Rooney goes to Mass every morning before driving his buick to the training facility. He eats lunch in the cafeteria with the players and the staff.

Nick Eason, defensive end says, "Some owners treat you like rental property. They come around… they look and leave. Mr Rooney comes around, he always sticks his hand out to you. ‘Hey Nick’ – and I’m like. He knows my name?"
Strong safety Troy Palamalu says he treats all the players as his equal: from Hines Ward to a free agent rookie." Some players have his cell phone number. One day a couple of years ago, cornerback Ike Taylor was exhausted and, at Rooney’s invitation took 2 hour nap on the couch in his office while Rooney worked elsewhere. Hines Ward said it was Rooney’s example that taught him the importance of a handshake. "I never used to shake hands. It was always just, ‘Hi, how ya doing?" But something about him made me realize is’s all in the handshake and every time I meet somebody now, I shake their hand."

As is his way, Rooney takes none of the credit. Sitting behind his desk for the interview, he steered the conversation away from himself. "It started with my father, " he said. "He gave me the values. He treated players, coaches, general staff as people. He was concerned about them."

That culture now permeates the entire organization-a sort of ego free zone in which players and coaches can occasionally seem as if they are competing for a Nobel prize in humilty. "We don’t care who gets the credit, and all we want to do is win," Coach Mike Tomlin said. 1.

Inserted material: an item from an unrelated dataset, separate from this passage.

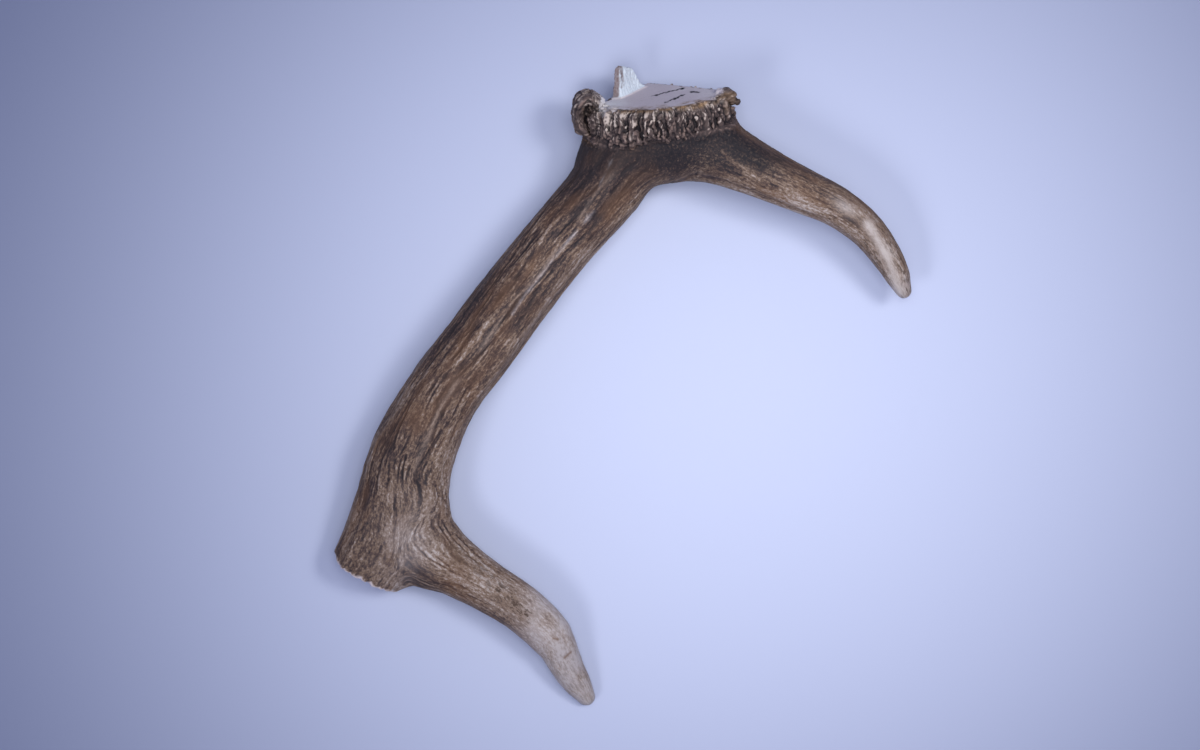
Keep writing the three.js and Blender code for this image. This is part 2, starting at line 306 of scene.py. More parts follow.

You know, if Paul were here today, I think he might pull for the Steelers. (forgive me Cardinal fans) Because I think he would see within the culture of this team, something he’d like to see in the culture of the church… a self less and loving humility… that looks out for the good of others… that encourages… that builds and does not divide. I think he would say that organizations like the Steelers have learned some necessary knowledge… that the game is not only about knowing how to play football… the "x’s and the o’s"– it is about how to live a life and care for one another.

I’m thinking that if we in the church could live that lesson… we would be a very smart group of Christians indeed. Amen.